* [Prompt] Write out exactly the lines below that run from the one containing "Keep writing the" through the one containing "single row of", both included, with no other lines.

* [Supplied data]
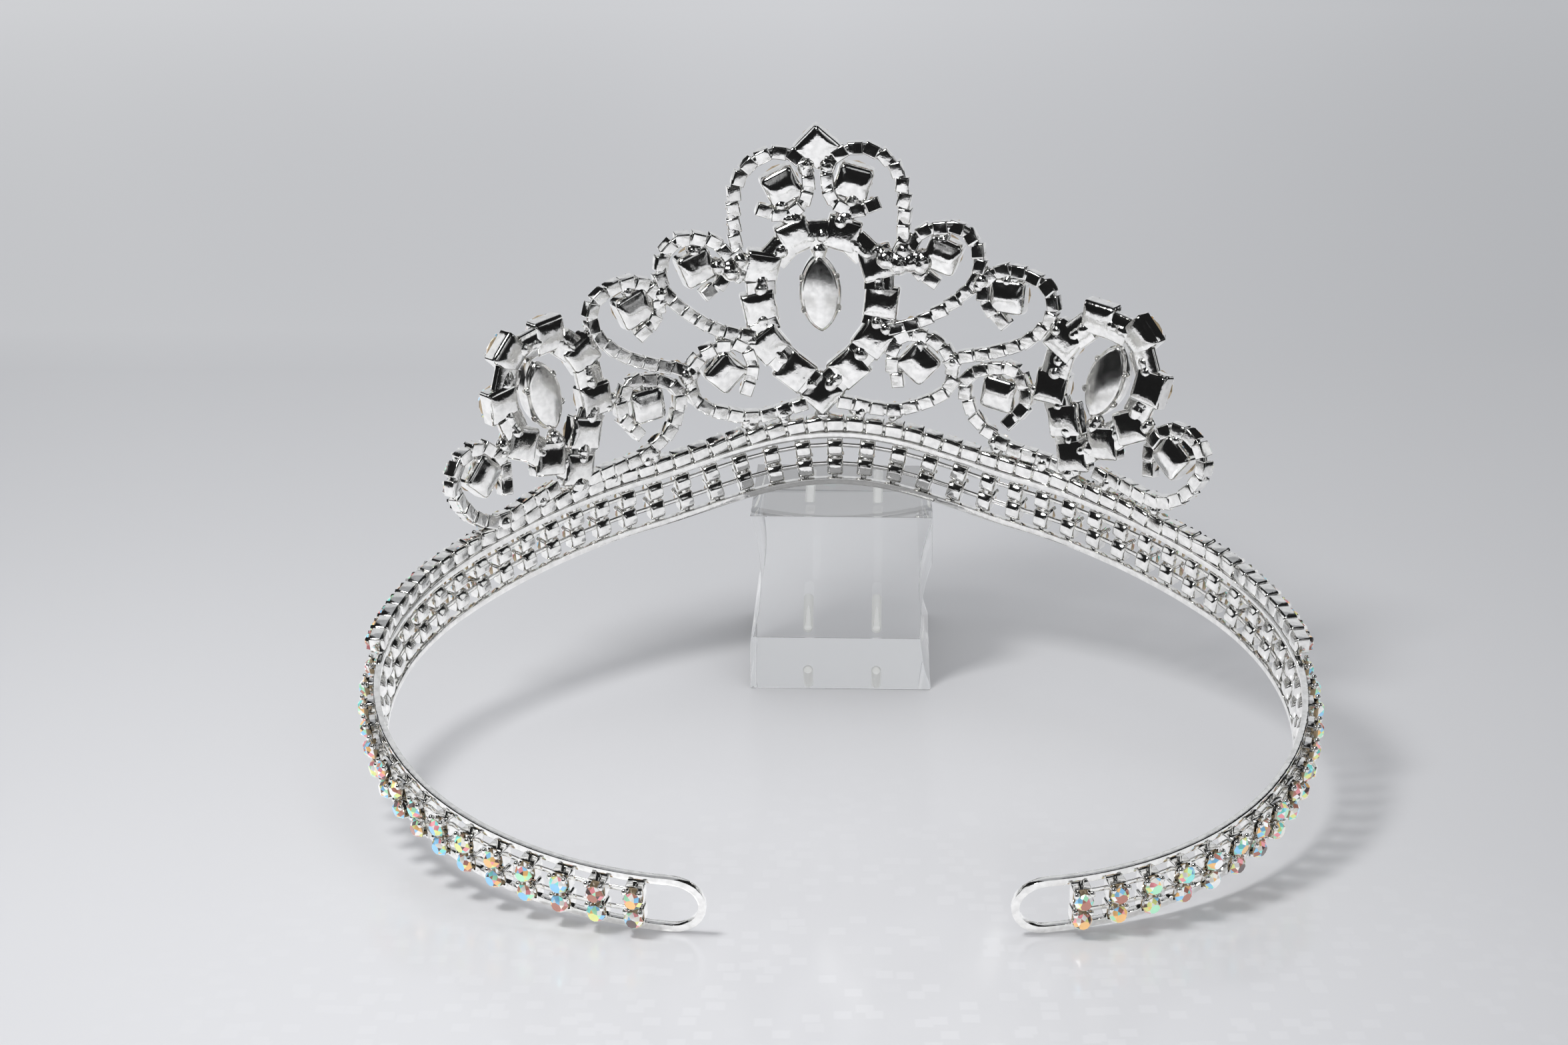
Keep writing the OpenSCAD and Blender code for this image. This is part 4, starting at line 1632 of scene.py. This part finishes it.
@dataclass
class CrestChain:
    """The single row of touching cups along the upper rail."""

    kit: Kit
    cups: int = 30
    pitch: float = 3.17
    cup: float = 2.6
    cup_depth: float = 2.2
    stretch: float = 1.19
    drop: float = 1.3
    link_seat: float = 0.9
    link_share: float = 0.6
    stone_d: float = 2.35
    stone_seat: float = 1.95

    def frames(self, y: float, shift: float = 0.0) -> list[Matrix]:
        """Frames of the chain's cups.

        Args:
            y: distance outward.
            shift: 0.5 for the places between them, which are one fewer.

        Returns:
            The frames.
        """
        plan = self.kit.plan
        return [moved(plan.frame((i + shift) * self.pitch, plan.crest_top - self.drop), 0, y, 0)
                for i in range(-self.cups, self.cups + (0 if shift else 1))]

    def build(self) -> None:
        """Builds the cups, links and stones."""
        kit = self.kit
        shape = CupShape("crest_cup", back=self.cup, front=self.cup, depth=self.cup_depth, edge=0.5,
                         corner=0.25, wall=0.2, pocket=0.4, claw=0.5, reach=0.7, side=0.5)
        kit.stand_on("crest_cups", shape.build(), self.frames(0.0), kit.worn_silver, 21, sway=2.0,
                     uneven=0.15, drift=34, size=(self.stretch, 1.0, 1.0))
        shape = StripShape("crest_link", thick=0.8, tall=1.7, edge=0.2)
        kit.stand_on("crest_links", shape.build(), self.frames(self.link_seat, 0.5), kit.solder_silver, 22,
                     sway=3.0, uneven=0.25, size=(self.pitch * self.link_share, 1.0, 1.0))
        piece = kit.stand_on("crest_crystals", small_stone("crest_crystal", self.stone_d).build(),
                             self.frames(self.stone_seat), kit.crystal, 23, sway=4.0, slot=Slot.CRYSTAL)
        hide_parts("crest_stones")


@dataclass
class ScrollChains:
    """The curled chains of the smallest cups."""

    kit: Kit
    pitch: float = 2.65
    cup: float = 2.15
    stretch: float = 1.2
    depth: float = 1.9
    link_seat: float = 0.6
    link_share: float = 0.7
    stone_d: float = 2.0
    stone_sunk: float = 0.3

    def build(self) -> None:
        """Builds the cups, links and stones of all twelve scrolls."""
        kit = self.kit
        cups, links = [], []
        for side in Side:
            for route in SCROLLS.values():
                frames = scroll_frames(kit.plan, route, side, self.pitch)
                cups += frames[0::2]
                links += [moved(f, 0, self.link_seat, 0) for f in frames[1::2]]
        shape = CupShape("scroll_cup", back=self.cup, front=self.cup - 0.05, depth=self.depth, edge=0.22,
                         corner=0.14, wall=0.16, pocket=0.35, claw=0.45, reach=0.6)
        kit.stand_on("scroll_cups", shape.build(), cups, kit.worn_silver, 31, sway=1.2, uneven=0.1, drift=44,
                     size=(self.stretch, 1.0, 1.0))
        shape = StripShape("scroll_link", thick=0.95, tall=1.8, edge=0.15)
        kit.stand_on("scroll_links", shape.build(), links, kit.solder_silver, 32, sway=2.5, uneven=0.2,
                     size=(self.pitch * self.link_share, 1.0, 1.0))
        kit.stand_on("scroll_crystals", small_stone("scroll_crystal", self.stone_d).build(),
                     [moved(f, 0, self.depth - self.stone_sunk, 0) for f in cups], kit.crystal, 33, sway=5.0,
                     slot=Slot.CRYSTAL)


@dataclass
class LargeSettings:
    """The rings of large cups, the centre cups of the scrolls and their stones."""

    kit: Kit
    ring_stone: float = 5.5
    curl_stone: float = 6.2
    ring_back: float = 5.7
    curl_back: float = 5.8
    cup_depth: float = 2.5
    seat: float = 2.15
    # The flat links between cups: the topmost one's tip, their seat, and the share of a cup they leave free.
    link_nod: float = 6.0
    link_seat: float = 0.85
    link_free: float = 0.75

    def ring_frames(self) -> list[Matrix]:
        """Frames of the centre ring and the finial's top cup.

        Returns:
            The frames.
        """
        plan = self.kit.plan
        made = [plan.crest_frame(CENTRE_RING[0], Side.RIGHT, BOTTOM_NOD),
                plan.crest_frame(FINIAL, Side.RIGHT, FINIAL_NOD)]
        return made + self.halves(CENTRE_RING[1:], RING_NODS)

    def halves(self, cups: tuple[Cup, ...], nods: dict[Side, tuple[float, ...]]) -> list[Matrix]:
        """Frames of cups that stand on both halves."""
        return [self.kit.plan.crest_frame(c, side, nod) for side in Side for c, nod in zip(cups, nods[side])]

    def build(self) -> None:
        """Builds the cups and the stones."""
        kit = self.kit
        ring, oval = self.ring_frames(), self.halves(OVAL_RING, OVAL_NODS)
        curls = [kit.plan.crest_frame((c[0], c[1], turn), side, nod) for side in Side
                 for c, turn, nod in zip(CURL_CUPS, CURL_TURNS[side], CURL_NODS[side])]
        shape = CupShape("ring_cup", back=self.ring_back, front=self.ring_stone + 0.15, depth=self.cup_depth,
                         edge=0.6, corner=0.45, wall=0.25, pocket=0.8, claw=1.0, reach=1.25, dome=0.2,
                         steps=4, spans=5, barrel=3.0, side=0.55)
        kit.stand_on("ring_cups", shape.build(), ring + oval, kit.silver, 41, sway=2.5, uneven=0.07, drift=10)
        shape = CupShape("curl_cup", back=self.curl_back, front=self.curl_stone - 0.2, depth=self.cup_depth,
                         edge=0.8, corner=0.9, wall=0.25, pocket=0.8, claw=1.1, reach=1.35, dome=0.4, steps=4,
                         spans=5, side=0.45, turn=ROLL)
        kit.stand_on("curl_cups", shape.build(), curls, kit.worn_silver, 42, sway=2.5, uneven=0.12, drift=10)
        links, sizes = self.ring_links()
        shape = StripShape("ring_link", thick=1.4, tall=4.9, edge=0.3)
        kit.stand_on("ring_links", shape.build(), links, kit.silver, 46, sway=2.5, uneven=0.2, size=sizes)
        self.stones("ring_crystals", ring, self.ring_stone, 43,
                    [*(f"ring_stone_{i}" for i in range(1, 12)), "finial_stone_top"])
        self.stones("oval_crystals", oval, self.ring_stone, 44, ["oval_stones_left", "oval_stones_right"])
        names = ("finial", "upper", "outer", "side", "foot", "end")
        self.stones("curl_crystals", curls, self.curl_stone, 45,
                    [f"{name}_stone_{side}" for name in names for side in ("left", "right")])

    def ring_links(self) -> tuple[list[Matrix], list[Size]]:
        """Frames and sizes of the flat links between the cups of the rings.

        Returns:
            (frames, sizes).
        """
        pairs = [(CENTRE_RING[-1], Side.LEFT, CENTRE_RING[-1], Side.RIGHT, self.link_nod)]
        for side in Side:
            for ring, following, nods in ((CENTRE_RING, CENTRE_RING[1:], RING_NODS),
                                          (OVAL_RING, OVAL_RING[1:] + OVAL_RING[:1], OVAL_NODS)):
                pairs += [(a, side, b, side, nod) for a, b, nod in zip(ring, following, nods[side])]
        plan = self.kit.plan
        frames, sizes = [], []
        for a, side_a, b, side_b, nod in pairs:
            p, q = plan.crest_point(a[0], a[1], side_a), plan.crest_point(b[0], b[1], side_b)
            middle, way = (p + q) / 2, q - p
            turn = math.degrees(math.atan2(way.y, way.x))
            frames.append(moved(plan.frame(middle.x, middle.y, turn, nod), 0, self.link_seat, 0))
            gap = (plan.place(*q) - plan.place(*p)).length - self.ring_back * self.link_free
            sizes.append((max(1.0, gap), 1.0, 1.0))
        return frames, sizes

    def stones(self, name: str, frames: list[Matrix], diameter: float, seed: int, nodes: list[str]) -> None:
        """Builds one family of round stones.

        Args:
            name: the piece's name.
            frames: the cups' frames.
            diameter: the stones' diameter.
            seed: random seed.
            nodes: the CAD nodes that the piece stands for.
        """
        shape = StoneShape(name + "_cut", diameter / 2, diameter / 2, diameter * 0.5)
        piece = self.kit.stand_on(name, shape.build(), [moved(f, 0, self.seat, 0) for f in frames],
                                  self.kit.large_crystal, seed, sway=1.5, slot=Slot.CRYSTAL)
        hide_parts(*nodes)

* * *

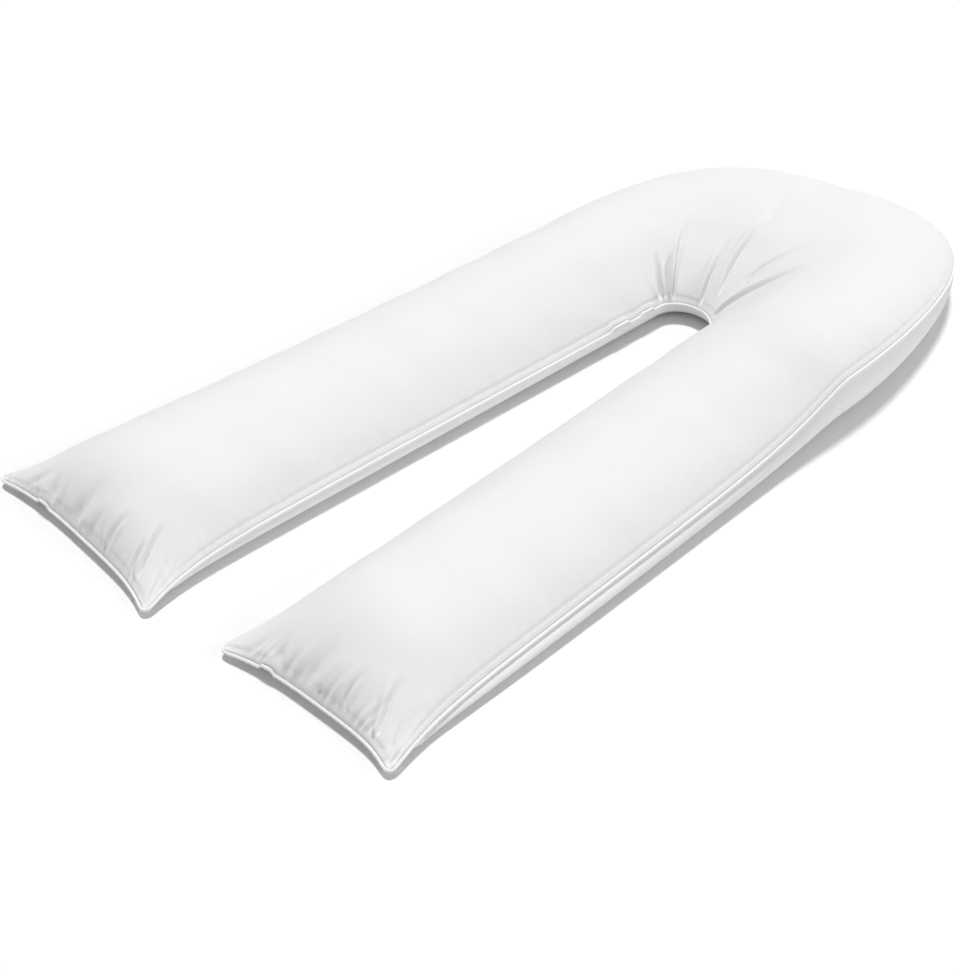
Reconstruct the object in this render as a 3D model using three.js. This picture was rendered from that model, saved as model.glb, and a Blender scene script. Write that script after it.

* [Full output]
Keep writing the OpenSCAD and Blender code for this image. This is part 4, starting at line 1632 of scene.py. This part finishes it.
@dataclass
class CrestChain:
    """The single row of touching cups along the upper rail."""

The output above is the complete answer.